(Daniella Heminghaus for the New Jersey Monitor)
Attorneys representing those who have challenged Arkansas’ state and federal redistricting plans believe a pair of Thursday U.S. Supreme Court decisions could breathe new life into their lawsuits against the state.
The American Civil Liberties Union sent a letter to the 8th U.S. Circuit Court of Appeals on Friday, noting that Thursday decisions by the nation’s high court affirmed private citizens’ right to enforce federal laws through the courts.
The U.S. Department of Justice submitted a similar letter in the case Friday.
The ACLU represents the Arkansas State Conference NAACP and the Arkansas Public Policy Panel in a federal challenge of Arkansas’ 2021 redrawing of the state House of Representatives map. A federal judge dismissed the lawsuit in a ruling that upended decades of precedent that Section 2 of the Voting Rights Act of 1965 could be enforced through a private right of action. That ruling is on appeal.
Also Friday, an attorney for six Central Arkansas voters and a pair of state lawmakers who challenged Arkansas’ redrawn 2nd Congressional District said the U.S. Supreme Court’s decision in the Alabama redistricting case, Allen v. Mulligan, could help his clients’ case on appeal.
A federal three-judge panel dismissed that case two weeks ago on grounds the plaintiffs failed to show that race was the “predominant factor” in forming the new congressional map.
“If the Supreme Court’s decision is followed, we would be allowed to use the effects of the Arkansas Legislature’s Reapportionment Act to show its intent to discriminate against the 22,000 Black voters who were gerrymandered from the Second District into the First and Fourth Districts, rather than having to prove that each member of the Legislature intended to discriminate,” attorney Richard Mays said Friday.
Arkansas Attorney General Tim Griffin disagreed in a statement Friday.
“The Supreme Court’s recent decision has no effect on any of Arkansas’s ongoing redistricting litigation. The Voting Rights Act claim in [the lawsuit brought by Mays] was dismissed months ago and the remainder of the case was recently dismissed because the plaintiff failed to plausibly plead discrimination.”
Both the ACLU’s case and Mays’ case bring challenges under Section 2 of the Voting Rights Act, which prohibits abridging the right to vote on the basis of race.
A third federal lawsuit challenges Arkansas’ congressional redistricting under the 14th and 15th amendments to the U.S. Constitution.

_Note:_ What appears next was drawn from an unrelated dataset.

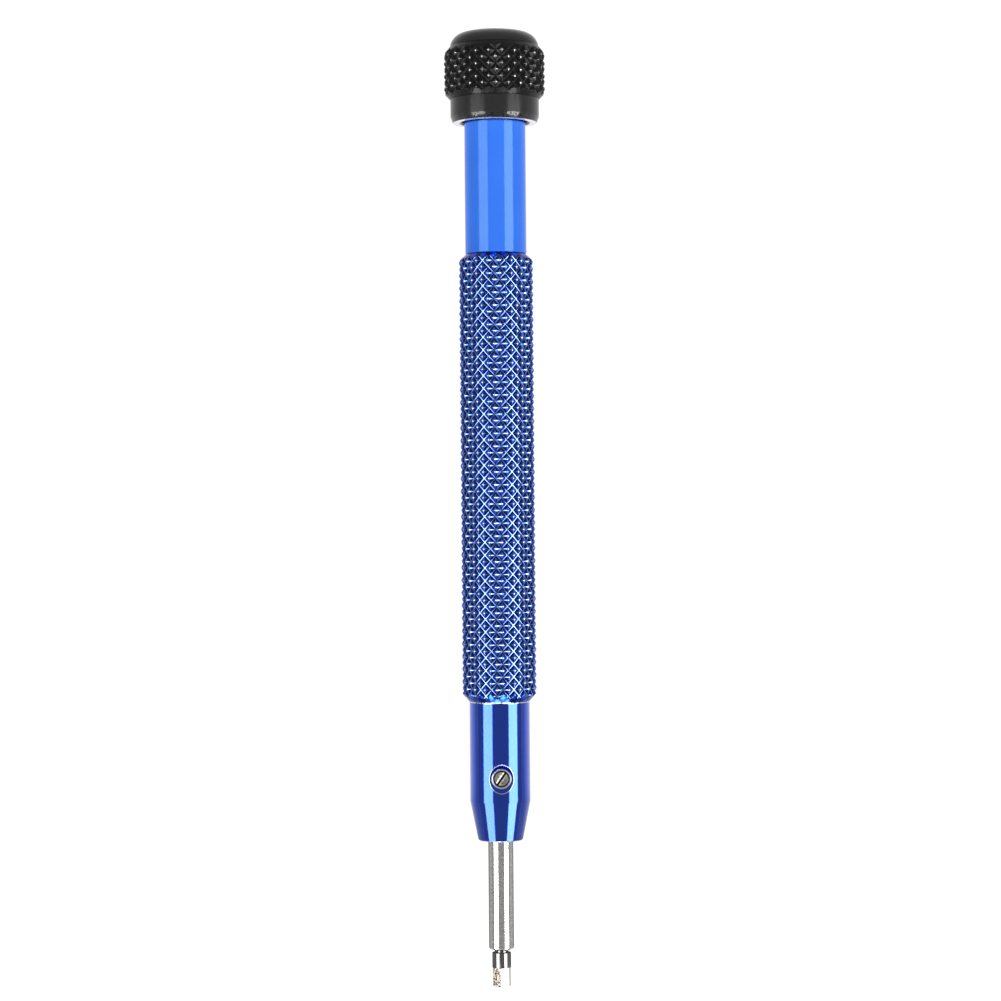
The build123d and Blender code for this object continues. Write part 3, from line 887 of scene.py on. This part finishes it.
def strip_light(name, angle_in, angle_out, to_tip, to_cap, distance, radiance):
    """A long soft box along Y, seen from the tool between two angles from straight up, and
    reaching so many degrees towards the tip's end and towards the cap's end."""
    middle = math.radians((angle_in + angle_out) / 2)
    half = math.radians(abs(angle_out - angle_in) / 2)
    tip_y = -distance * math.tan(math.radians(to_tip))
    cap_y = distance * math.tan(math.radians(to_cap))
    size = (2 * distance * math.tan(half), cap_y - tip_y)
    area_light(name, size, radiance, Matrix.Rotation(middle, 4, "Y")
               @ Matrix.Translation((0, (tip_y + cap_y) / 2, distance)))


def front_card(low, high, half_width, distance, radiance):
    """A low white card beyond the tip, between two heights in degrees, which the barrel's front
    chamfer mirrors."""
    low_z, high_z = (distance * math.tan(math.radians(angle)) for angle in (low, high))
    size = (2 * distance * math.tan(math.radians(half_width)), high_z - low_z)
    middle = (0, -distance, (low_z + high_z) / 2)
    area_light("front_card", size, radiance, Matrix.Translation(middle)
               @ Matrix.Rotation(math.radians(90), 4, "X"))


def sky(camera_tone, light_tone):
    """A pale surround for the camera and a dimmer one for the light that reaches the object."""
    world = bpy.data.worlds.new("surround")
    bpy.context.scene.world = world
    world.use_nodes = True
    tree = world.node_tree
    back = tree.nodes["Background"]
    seen = tree.nodes.new("ShaderNodeLightPath").outputs["Is Camera Ray"]
    mix = tree.nodes.new("ShaderNodeMix")
    mix.data_type = "RGBA"
    mix.inputs[MIX_ONE].default_value = (*grey(light_tone), 1)
    mix.inputs[MIX_TWO].default_value = (*grey(camera_tone), 1)
    tree.links.new(seen, mix.inputs[0])
    tree.links.new(mix.outputs[MIXED], back.inputs["Color"])


def camera():
    data = bpy.data.cameras.new("camera")
    data.sensor_width = 36.0
    data.lens = CAMERA_LENS
    data.clip_start = 0.01
    obj = bpy.data.objects.new("camera", data)
    bpy.context.scene.collection.objects.link(obj)
    place = Matrix.Translation((CAMERA_ASIDE * MM, TOOL_MIDDLE * MM, CAMERA_HEIGHT * MM))
    obj.matrix_world = ROLLED @ place @ Matrix.Rotation(CAMERA_TURN, 4, "Z")
    bpy.context.scene.camera = obj


floor()
strip_light("strip_left", -28.5, -65, to_tip=34, to_cap=12, distance=1.0, radiance=5.3)
strip_light("strip_right", 34.5, 69.5, to_tip=34, to_cap=12, distance=1.0, radiance=6.8)
front_card(low=1, high=11, half_width=36, distance=0.9, radiance=12.0)
sky(camera_tone=0.95, light_tone=0.30)
camera()
bpy.context.scene.view_settings.view_transform = "Standard"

It was filed in late May and hasn’t been ruled upon.
A fourth lawsuit was filed as a state court challenge to the congressional map, but it was summarily dismissed.

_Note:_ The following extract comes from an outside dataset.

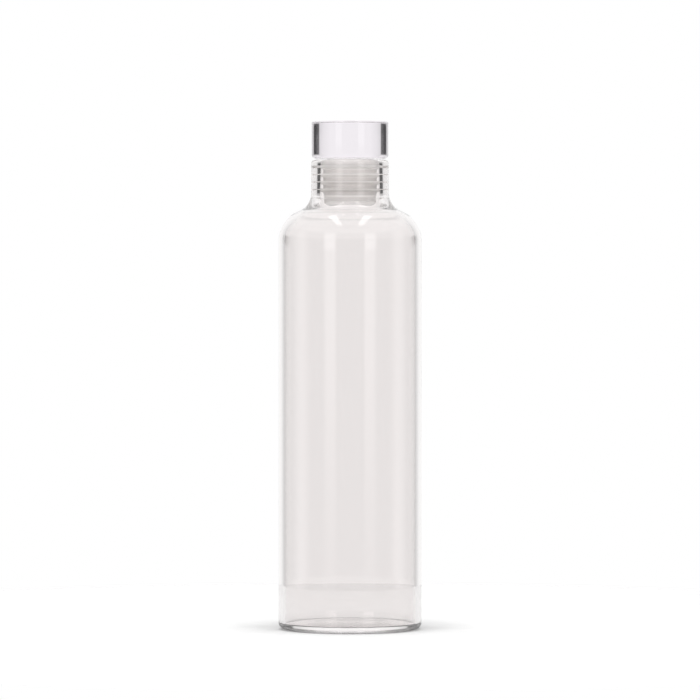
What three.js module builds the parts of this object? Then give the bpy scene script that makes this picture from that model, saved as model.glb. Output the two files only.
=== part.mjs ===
// A clear glass water bottle, closed by a solid glass stopper that wears a ribbed silicone sleeve.
// Millimetres, +Z up, origin at the centre of the base. Every piece is turned about +Z.
import * as THREE from 'three';

// ---- Driving dimensions --------------------------------------------------------------------

const SEGMENTS = 48; // flat facets round every turned piece
const ARC_STEP = 18; // most degrees between two points on a round stretch
const CLEARANCE = 0.3; // gap kept between pieces that touch on the real object

// Bottle: one piece of glass.
const BODY_RADIUS = 33;
const BODY_WALL = 2.9;
const FLOOR_THICKNESS = 2.65;
const HEEL_RADIUS = 2.9;
const INNER_HEEL_RADIUS = 0.5;
const FOOT_INNER_RADIUS = 24.9; // the flat ring that it stands on runs from here to the heel
const PUNT_RISE = 1.3; // the floor is domed up inside the ring: under it, and inside the bottle
const FLOOR_RISE = 1.4;
const DOME_STEPS = 3;
const SHOULDER_START = 178.8; // height at which the straight wall ends
const SHOULDER_RADIUS = 14.7;
const NECK_RADIUS = 17.95;
const NECK_ROOT_RADIUS = 9; // the hollow curve between shoulder and neck
const BOTTLE_HEIGHT = 216;
const LIP_OUTER_RADIUS = 1.6;
const LIP_INNER_RADIUS = 0.8;
const MOUTH_RADIUS = 13.6;
const BORE_END_RADIUS = 14.1; // the bore opens slightly on its way down
const BORE_END = 198.1;
const THROAT_RADIUS = 0.6; // the rounded edge under the bore
const THROAT_TURN = 23.5; // degrees that it turns through
const CEILING_TURN = 35.6; // degrees of round ceiling, at the same centre as the shoulder
const SLOPE_REACH = 8; // the slope between the two: its curve's handle at the throat, then the ceiling
const SLOPE_PULL = 8;
const SLOPE_STEPS = 5;

// Stopper: a solid glass head and the stem under it.
const HEAD_UNDERSIDE = 216.5;
const HEAD_TOP = 233.6;
const HEAD_RADIUS = 17.7;
const HEAD_TOP_EDGE = 0.6;
const HEAD_BOTTOM_EDGE = 2;
const STEM_RADIUS = 10;
const STEM_END = 199.3;
const STEM_EDGE = 0.8;

// Sleeve: a silicone cup over the stem, with a collar and fins that grip the bore.
const SLEEVE_BOTTOM = 196.4;
const SLEEVE_FLOOR = 198.3;
const SLEEVE_CORE_RADIUS = 12.3;
const SLEEVE_TIP_RADIUS = 12;
const TAPER_TOP = 200.7;
const FIN_RADIUS = MOUTH_RADIUS - CLEARANCE;
const FIN_LEVELS = [202.3, 205.75, 209.2]; // heights of the three fins' middles
const FIN_ROOT_HALF = 0.85;
const FIN_TIP_HALF = 0.45;
const COLLAR_BOTTOM = 212.2;
const COLLAR_LEVEL = 212.75; // where the collar is widest
const COLLAR_EDGE = 3.3; // radius of its rounded top edge
const COLLAR_TURN = 75; // degrees that the edge turns through
const COLLAR_RIM = 0.4; // width of the flat ring left at the top

// ---- Outlines: points [radius, height] -------------------------------------------------------

// A round stretch about a centre, from one angle to another, in degrees from straight out.
function arc(centreRadius, centreHeight, radius, from, to) {
  const steps = Math.ceil(Math.abs(to - from) / ARC_STEP);
  return Array.from({ length: steps + 1 }, (_, i) => {
    const angle = THREE.MathUtils.degToRad(from + ((to - from) * i) / steps);
    return [centreRadius + radius * Math.cos(angle), centreHeight + radius * Math.sin(angle)];
  });
}

// The point a distance away, at an angle in degrees from straight out.
function along([radius, height], angle, distance) {
  const turn = THREE.MathUtils.degToRad(angle);
  return [radius + distance * Math.cos(turn), height + distance * Math.sin(turn)];
}

// A shallow dome from its rim to the axis, without the rim itself.
function dome(rim, height, rise) {
  return Array.from({ length: DOME_STEPS }, (_, i) => {
    const share = 1 - (i + 1) / DOME_STEPS;
    return [rim * share, height + rise * (1 - share * share)];
  });
}

function bottleOutline() {
  const shoulderCentre = BODY_RADIUS - SHOULDER_RADIUS;
  const rootCentre = NECK_RADIUS + NECK_ROOT_RADIUS;
  // The shoulder's arc and the root's arc touch, so their centres are both radii apart.
  const rootAngle = Math.acos((rootCentre - shoulderCentre) / (SHOULDER_RADIUS + NECK_ROOT_RADIUS));
  const rootHeight = SHOULDER_START + (SHOULDER_RADIUS + NECK_ROOT_RADIUS) * Math.sin(rootAngle);
  const rootTurn = THREE.MathUtils.radToDeg(rootAngle);

  // Inside, a smooth slope joins the rounded edge of the bore to a ceiling that follows the shoulder.
  const inside = BODY_RADIUS - BODY_WALL;
  const throat = arc(BORE_END_RADIUS + THROAT_RADIUS, BORE_END, THROAT_RADIUS, 180, 180 + THROAT_TURN);
  const ceiling = arc(shoulderCentre, SHOULDER_START, SHOULDER_RADIUS - BODY_WALL, CEILING_TURN, 0);
  const slopeStart = throat.at(-1);
  const slope = new THREE.CubicBezierCurve(
    new THREE.Vector2(...slopeStart),
    new THREE.Vector2(...along(slopeStart, THROAT_TURN - 90, SLOPE_REACH)),
    new THREE.Vector2(...along(ceiling[0], CEILING_TURN + 90, SLOPE_PULL)),
    new THREE.Vector2(...ceiling[0]),
  ).getPoints(SLOPE_STEPS).slice(1, -1).map((point) => point.toArray());

  const innerHeel = inside - INNER_HEEL_RADIUS;
  return [
    ...dome(FOOT_INNER_RADIUS, 0, PUNT_RISE).reverse(),
    [FOOT_INNER_RADIUS, 0],
    ...arc(BODY_RADIUS - HEEL_RADIUS, HEEL_RADIUS, HEEL_RADIUS, -90, 0),
    ...arc(shoulderCentre, SHOULDER_START, SHOULDER_RADIUS, 0, rootTurn),
    ...arc(rootCentre, rootHeight, NECK_ROOT_RADIUS, 180 + rootTurn, 180).slice(1),
    ...arc(NECK_RADIUS - LIP_OUTER_RADIUS, BOTTLE_HEIGHT - LIP_OUTER_RADIUS, LIP_OUTER_RADIUS, 0, 90),
    ...arc(MOUTH_RADIUS + LIP_INNER_RADIUS, BOTTLE_HEIGHT - LIP_INNER_RADIUS, LIP_INNER_RADIUS, 90, 180),
    ...throat,
    ...slope,
    ...ceiling,
    ...arc(innerHeel, FLOOR_THICKNESS + INNER_HEEL_RADIUS, INNER_HEEL_RADIUS, 0, -90),
    ...dome(innerHeel, FLOOR_THICKNESS, FLOOR_RISE),
  ];
}

function stopperOutline() {
  return [
    [0, STEM_END],
    ...arc(STEM_RADIUS - STEM_EDGE, STEM_END + STEM_EDGE, STEM_EDGE, -90, 0),
    [STEM_RADIUS, HEAD_UNDERSIDE],
    ...arc(HEAD_RADIUS - HEAD_BOTTOM_EDGE, HEAD_UNDERSIDE + HEAD_BOTTOM_EDGE, HEAD_BOTTOM_EDGE, -90, 0),
    ...arc(HEAD_RADIUS - HEAD_TOP_EDGE, HEAD_TOP - HEAD_TOP_EDGE, HEAD_TOP_EDGE, 0, 90),
    [0, HEAD_TOP],
  ];
}

function sleeveOutline() {
  const top = HEAD_UNDERSIDE - CLEARANCE;
  const inside = STEM_RADIUS + CLEARANCE;
  const fins = FIN_LEVELS.flatMap((level) => [
    [SLEEVE_CORE_RADIUS, level - FIN_ROOT_HALF],
    [FIN_RADIUS, level - FIN_TIP_HALF],
    [FIN_RADIUS, level + FIN_TIP_HALF],
    [SLEEVE_CORE_RADIUS, level + FIN_ROOT_HALF],
  ]);
  return [
    [0, SLEEVE_BOTTOM],
    [SLEEVE_TIP_RADIUS, SLEEVE_BOTTOM],
    [SLEEVE_CORE_RADIUS, TAPER_TOP],
    ...fins,
    [SLEEVE_CORE_RADIUS, COLLAR_BOTTOM - (FIN_ROOT_HALF - FIN_TIP_HALF)],
    [FIN_RADIUS, COLLAR_BOTTOM],
    ...arc(FIN_RADIUS - COLLAR_EDGE, COLLAR_LEVEL, COLLAR_EDGE, 0, COLLAR_TURN),
    [inside + COLLAR_RIM, top],
    [inside, top],
    [inside, SLEEVE_FLOOR],
    [0, SLEEVE_FLOOR],
  ];
}

// ---- Pieces --------------------------------------------------------------------------------

function material(color, roughness, opacity) {
  return new THREE.MeshStandardMaterial({
    color, roughness, metalness: 0, transparent: opacity < 1, opacity,
  });
}

function turned(name, outline, finish) {
  const points = outline.map(([radius, height]) => new THREE.Vector2(radius, height));
  const geometry = new THREE.LatheGeometry(points, SEGMENTS);
  geometry.rotateX(Math.PI / 2); // the lathe turns about +Y; the object stands along +Z
  const mesh = new THREE.Mesh(geometry, finish);
  mesh.name = name;
  return mesh;
}

const clearGlass = material(0xf4f6f5, 0.03, 0.3);
const milkySilicone = material(0xd6d5d2, 0.45, 0.85);

const bottle = new THREE.Group();
bottle.add(turned('bottle_glass', bottleOutline(), clearGlass));

const stopper = new THREE.Group();
stopper.add(turned('stopper_glass', stopperOutline(), clearGlass));
stopper.add(turned('stopper_sleeve', sleeveOutline(), milkySilicone));

const group = new THREE.Group();
group.add(bottle, stopper);

export default group;
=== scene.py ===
"""Looks of the clear glass water bottle: smooth glass, a ribbed silicone sleeve and a white studio."""
import math

import bmesh
import bpy
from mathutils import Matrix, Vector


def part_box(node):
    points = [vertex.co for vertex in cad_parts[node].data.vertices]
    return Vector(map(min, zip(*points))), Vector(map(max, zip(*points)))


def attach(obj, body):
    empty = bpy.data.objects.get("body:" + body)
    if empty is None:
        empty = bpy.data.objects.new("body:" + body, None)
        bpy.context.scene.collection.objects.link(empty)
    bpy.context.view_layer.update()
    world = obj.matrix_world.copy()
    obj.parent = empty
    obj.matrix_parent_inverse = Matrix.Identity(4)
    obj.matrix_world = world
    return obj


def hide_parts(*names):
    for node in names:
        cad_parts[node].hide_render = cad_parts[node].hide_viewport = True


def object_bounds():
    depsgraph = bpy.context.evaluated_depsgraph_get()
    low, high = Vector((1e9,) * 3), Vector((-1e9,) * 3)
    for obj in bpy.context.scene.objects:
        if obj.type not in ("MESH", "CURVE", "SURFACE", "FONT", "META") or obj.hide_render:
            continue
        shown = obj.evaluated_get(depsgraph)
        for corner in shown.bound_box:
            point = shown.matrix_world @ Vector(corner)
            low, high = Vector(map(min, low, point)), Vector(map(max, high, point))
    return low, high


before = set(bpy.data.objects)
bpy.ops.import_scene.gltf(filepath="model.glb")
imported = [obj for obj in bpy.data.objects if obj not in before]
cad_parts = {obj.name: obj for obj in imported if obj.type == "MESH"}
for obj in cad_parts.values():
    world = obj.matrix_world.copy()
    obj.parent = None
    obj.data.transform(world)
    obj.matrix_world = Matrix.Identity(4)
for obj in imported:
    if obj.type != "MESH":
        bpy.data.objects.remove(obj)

CAD_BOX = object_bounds()
MM = 0.001

# ---- Sizes, in millimetres ---------------------------------------------------------------

BOTTLE = [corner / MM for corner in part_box("bottle_glass")]
STOPPER = [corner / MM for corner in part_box("stopper_glass")]
SLEEVE = [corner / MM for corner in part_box("stopper_sleeve")]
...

The General Assembly, in redrawing Arkansas’ congressional districts in 2021, replaced a predominantly Black area of Pulaski County in the 2nd District with predominantly white Cleburne County. Previously, the entirety of Pulaski County was in the 2nd Congressional District and Cleburne was in the 1st District.
Pulaski County is now split among three different congressional districts.
The federal suits challenging the Natural State’s congressional redistricting accused the state Legislature of racial gerrymandering, arguing parts of Pulaski County were “cracked,” or separated from the 2nd Congressional District to split up a voting bloc.
The Supreme Court agreed in the Alabama case that the Alabama Legislature violated the Voting Rights Act in 2021 when it created just one majority-Black congressional district. The plaintiffs in that case argued the approach “packed” Black voters, who tend to vote for Democrats, into a single district, making it more difficult for those outside the district to elect their preferred candidates.
The case isn’t completely analogous to the case in Arkansas, but Mays said the ruling hints at a positive trend.
“It seems to signify that the Court, or at least a majority thereof, is willing to accept Section 2 of the Voting Rights Act as a major protection against state and other government actions to dilute or otherwise abridge the voting rights of minorities,” Mays said. “This follows a period of years in which the Court has whittled down the intended purpose of the Act through decisions imposing restrictions on its use that are not in the Act and were not intended to be.”
However, the court’s ruling also relied on a 1986 SCOTUS decision in Thornburg v. Gingles that created a three-pronged test for establishing Section 2 violations under the Voting Rights Act.
Those three preconditions are:
- The minority group being discriminated against is sufficiently large and geographically compact enough to constitute a majority in a reasonably configured district.
- The minority group must be politically cohesive.
- The minority group must be able to show that the White vote is cohesive enough to defeat the minority group’s preferred candidate.
Those conditions are unlikely to be met in Central Arkansas.
“Gingles is a problem,” Mays said. “It is doubtful that, due to the fact that Blacks only make up about 15% of the population in Arkansas and their population distribution, they are not sufficiently concentrated in areas sufficient to constitute a minority/majority district.
“We are contending that the Voting Rights Act does not impose the restrictions that the Supreme Court created in Gingles, and that it is a violation of the VRA to dilute (crack) communities of Blacks into different districts.”